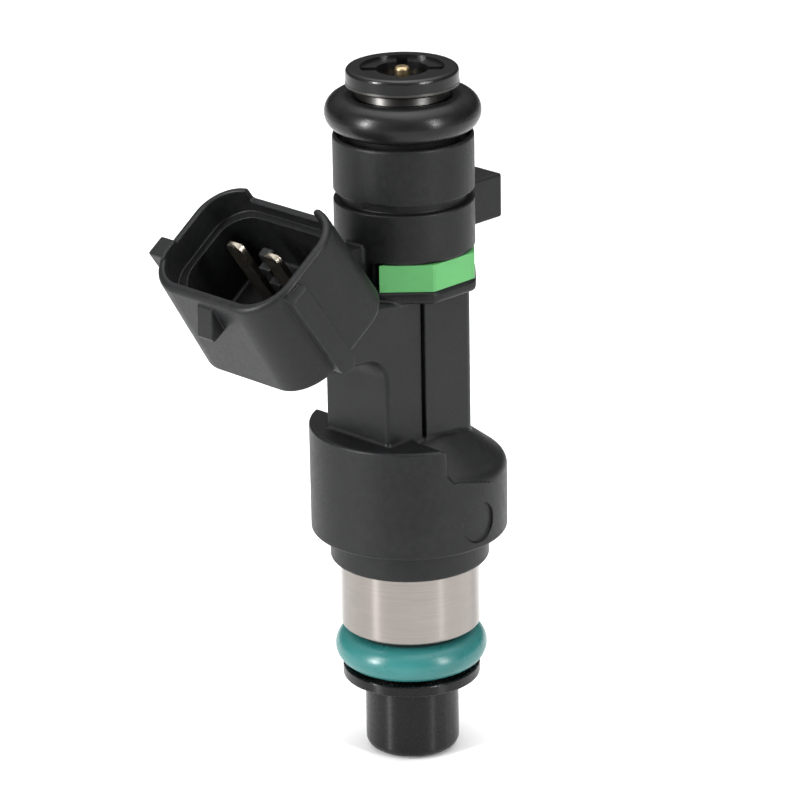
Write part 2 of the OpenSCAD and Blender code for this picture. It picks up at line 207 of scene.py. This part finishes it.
def mesh_of(f, lo, hi, h, B=16):
    """Surface nets over the blocks of the grid that the surface crosses, each vertex then moved onto the surface."""
    lo = np.array(lo, float)
    nb = np.ceil((np.array(hi) - lo) / (h * B)).astype(int)
    n = nb * B + 1
    ci = np.stack(np.meshgrid(*[np.arange(k) for k in nb], indexing="ij"), -1).reshape(-1, 3)
    cen = (lo + (ci + 0.5) * B * h).astype(F)
    fc = in_parts(f, cen)
    near = np.abs(fc) < B * h * 0.5 * math.sqrt(3) * 1.25 + 0.3
    grid = np.empty(tuple(n), F)
    sign = np.where(fc > 0, 9, -9).astype(F)
    for (i, j, k), s in zip(ci, sign):
        grid[i * B:i * B + B + 1, j * B:j * B + B + 1, k * B:k * B + B + 1] = s
    loc = np.stack(np.meshgrid(*[np.arange(B + 1)] * 3, indexing="ij"), -1).reshape(-1, 3)
    todo = ci[near]
    for g in range(0, len(todo), 64):
        part = todo[g:g + 64]
        idx = part[:, None, :] * B + loc[None]
        P = (lo + idx.reshape(-1, 3) * h).astype(F)
        val = f(P)
        idx = idx.reshape(-1, 3)
        grid[idx[:, 0], idx[:, 1], idx[:, 2]] = val
    ins = grid < 0
    c = np.zeros(tuple(n - 1), np.uint8)
    for a in (0, 1):
        for b_ in (0, 1):
            for d_ in (0, 1):
                c += ins[a:n[0] - 1 + a, b_:n[1] - 1 + b_, d_:n[2] - 1 + d_]
    act = (c > 0) & (c < 8)
    cell = np.argwhere(act)
    num = np.full(act.shape, -1, np.int32)
    num[act] = np.arange(len(cell), dtype=np.int32)
    acc = np.zeros((len(cell), 3), F)
    cnt = np.zeros(len(cell), F)
    corners = [(a, b_, d_) for a in (0, 1) for b_ in (0, 1) for d_ in (0, 1)]
    for p in corners:
        for axis in range(3):
            if p[axis]:
                continue
            q = list(p)
            q[axis] = 1
            v0 = grid[cell[:, 0] + p[0], cell[:, 1] + p[1], cell[:, 2] + p[2]]
            v1 = grid[cell[:, 0] + q[0], cell[:, 1] + q[1], cell[:, 2] + q[2]]
            cross = (v0 < 0) != (v1 < 0)
            t = np.where(cross, v0 / np.where(cross, v0 - v1, 1), 0)
            pos = np.empty((len(cell), 3), F)
            for m in range(3):
                pos[:, m] = p[m] + (t if m == axis else 0)
            acc += pos * cross[:, None]
            cnt += cross
    V = (lo + (cell + acc / cnt[:, None]) * h).astype(F)
    quads = []
    for axis in range(3):
        s0 = [slice(1, n[m] - 1) for m in range(3)]
        s1 = list(s0)
        s0[axis] = slice(0, n[axis] - 1)
        s1[axis] = slice(1, n[axis])
        a, b_ = ins[tuple(s0)], ins[tuple(s1)]
        e = np.argwhere(a != b_)
        flag = a[tuple(e.T)]
        off = np.ones(3, int)
        off[axis] = 0
        e = e + off
        m1, m2 = (axis + 1) % 3, (axis + 2) % 3
        def at(d1, d2):
            q = e.copy()
            q[:, m1] -= d1
            q[:, m2] -= d2
            return num[q[:, 0], q[:, 1], q[:, 2]]
        quad = np.stack([at(1, 1), at(0, 1), at(0, 0), at(1, 0)], 1)
        quad[~flag] = quad[~flag][:, ::-1]
        quads.append(quad)
    return V, np.concatenate(quads)


def settle(f, V, rounds=3):
    for _ in range(rounds):
        d = in_parts(f, V)
        g = np.concatenate([grad(f, V[i:i + 200000]) for i in range(0, len(V), 200000)])
        g /= np.maximum(np.linalg.norm(g, axis=1, keepdims=True), 0.3)
        V = V - np.clip(d, -0.1, 0.1)[:, None] * g
    return V


def new_object(name, V, faces, scale=0.001):
    me = bpy.data.meshes.new(name)
    V = np.asarray(V, F) * F(scale)
    faces = np.asarray(faces)
    me.vertices.add(len(V))
    me.vertices.foreach_set("co", V.ravel())
    k = faces.shape[1]
    me.loops.add(faces.size)
    me.loops.foreach_set("vertex_index", faces.ravel().astype(np.int32))
    me.polygons.add(len(faces))
    me.polygons.foreach_set("loop_start", np.arange(0, faces.size, k, dtype=np.int32))
    me.update(calc_edges=True)
    me.validate()
    me.shade_smooth()
    o = bpy.data.objects.new(name, me)
    bpy.context.scene.collection.objects.link(o)
    return o


def apply_modifiers(o):
    dg = bpy.context.evaluated_depsgraph_get()
    me = bpy.data.meshes.new_from_object(o.evaluated_get(dg))
    old = o.data
    o.modifiers.clear()
    o.data = me
    bpy.data.meshes.remove(old)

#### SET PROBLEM
Nothing should be left out: repeat all of the data exactly.

#### ANSWER TO THIS TASK
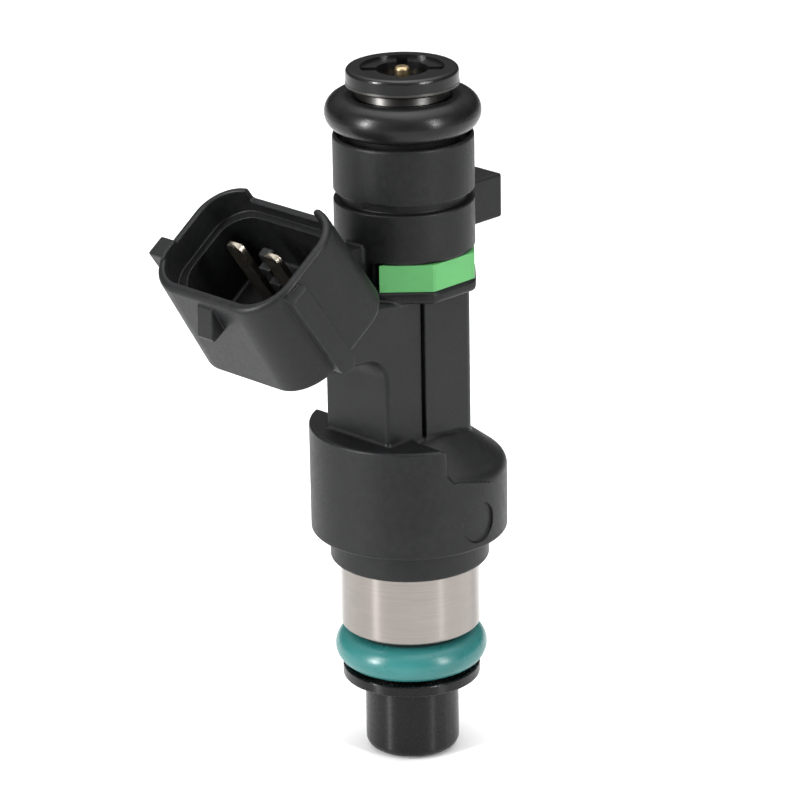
Write part 2 of the OpenSCAD and Blender code for this picture. It picks up at line 207 of scene.py. This part finishes it.
def mesh_of(f, lo, hi, h, B=16):
    """Surface nets over the blocks of the grid that the surface crosses, each vertex then moved onto the surface."""
    lo = np.array(lo, float)
    nb = np.ceil((np.array(hi) - lo) / (h * B)).astype(int)
    n = nb * B + 1
    ci = np.stack(np.meshgrid(*[np.arange(k) for k in nb], indexing="ij"), -1).reshape(-1, 3)
    cen = (lo + (ci + 0.5) * B * h).astype(F)
    fc = in_parts(f, cen)
    near = np.abs(fc) < B * h * 0.5 * math.sqrt(3) * 1.25 + 0.3
    grid = np.empty(tuple(n), F)
    sign = np.where(fc > 0, 9, -9).astype(F)
    for (i, j, k), s in zip(ci, sign):
        grid[i * B:i * B + B + 1, j * B:j * B + B + 1, k * B:k * B + B + 1] = s
    loc = np.stack(np.meshgrid(*[np.arange(B + 1)] * 3, indexing="ij"), -1).reshape(-1, 3)
    todo = ci[near]
    for g in range(0, len(todo), 64):
        part = todo[g:g + 64]
        idx = part[:, None, :] * B + loc[None]
        P = (lo + idx.reshape(-1, 3) * h).astype(F)
        val = f(P)
        idx = idx.reshape(-1, 3)
        grid[idx[:, 0], idx[:, 1], idx[:, 2]] = val
    ins = grid < 0
    c = np.zeros(tuple(n - 1), np.uint8)
    for a in (0, 1):
        for b_ in (0, 1):
            for d_ in (0, 1):
                c += ins[a:n[0] - 1 + a, b_:n[1] - 1 + b_, d_:n[2] - 1 + d_]
    act = (c > 0) & (c < 8)
    cell = np.argwhere(act)
    num = np.full(act.shape, -1, np.int32)
    num[act] = np.arange(len(cell), dtype=np.int32)
    acc = np.zeros((len(cell), 3), F)
    cnt = np.zeros(len(cell), F)
    corners = [(a, b_, d_) for a in (0, 1) for b_ in (0, 1) for d_ in (0, 1)]
    for p in corners:
        for axis in range(3):
            if p[axis]:
                continue
            q = list(p)
            q[axis] = 1
            v0 = grid[cell[:, 0] + p[0], cell[:, 1] + p[1], cell[:, 2] + p[2]]
            v1 = grid[cell[:, 0] + q[0], cell[:, 1] + q[1], cell[:, 2] + q[2]]
            cross = (v0 < 0) != (v1 < 0)
            t = np.where(cross, v0 / np.where(cross, v0 - v1, 1), 0)
            pos = np.empty((len(cell), 3), F)
            for m in range(3):
                pos[:, m] = p[m] + (t if m == axis else 0)
            acc += pos * cross[:, None]
            cnt += cross
    V = (lo + (cell + acc / cnt[:, None]) * h).astype(F)
    quads = []
    for axis in range(3):
        s0 = [slice(1, n[m] - 1) for m in range(3)]
        s1 = list(s0)
        s0[axis] = slice(0, n[axis] - 1)
        s1[axis] = slice(1, n[axis])
        a, b_ = ins[tuple(s0)], ins[tuple(s1)]
        e = np.argwhere(a != b_)
        flag = a[tuple(e.T)]
        off = np.ones(3, int)
        off[axis] = 0
        e = e + off
        m1, m2 = (axis + 1) % 3, (axis + 2) % 3
        def at(d1, d2):
            q = e.copy()
            q[:, m1] -= d1
            q[:, m2] -= d2
            return num[q[:, 0], q[:, 1], q[:, 2]]
        quad = np.stack([at(1, 1), at(0, 1), at(0, 0), at(1, 0)], 1)
        quad[~flag] = quad[~flag][:, ::-1]
        quads.append(quad)
    return V, np.concatenate(quads)


def settle(f, V, rounds=3):
    for _ in range(rounds):
        d = in_parts(f, V)
        g = np.concatenate([grad(f, V[i:i + 200000]) for i in range(0, len(V), 200000)])
        g /= np.maximum(np.linalg.norm(g, axis=1, keepdims=True), 0.3)
        V = V - np.clip(d, -0.1, 0.1)[:, None] * g
    return V


def new_object(name, V, faces, scale=0.001):
    me = bpy.data.meshes.new(name)
    V = np.asarray(V, F) * F(scale)
    faces = np.asarray(faces)
    me.vertices.add(len(V))
    me.vertices.foreach_set("co", V.ravel())
    k = faces.shape[1]
    me.loops.add(faces.size)
    me.loops.foreach_set("vertex_index", faces.ravel().astype(np.int32))
    me.polygons.add(len(faces))
    me.polygons.foreach_set("loop_start", np.arange(0, faces.size, k, dtype=np.int32))
    me.update(calc_edges=True)
    me.validate()
    me.shade_smooth()
    o = bpy.data.objects.new(name, me)
    bpy.context.scene.collection.objects.link(o)
    return o


def apply_modifiers(o):
    dg = bpy.context.evaluated_depsgraph_get()
    me = bpy.data.meshes.new_from_object(o.evaluated_get(dg))
    old = o.data
    o.modifiers.clear()
    o.data = me
    bpy.data.meshes.remove(old)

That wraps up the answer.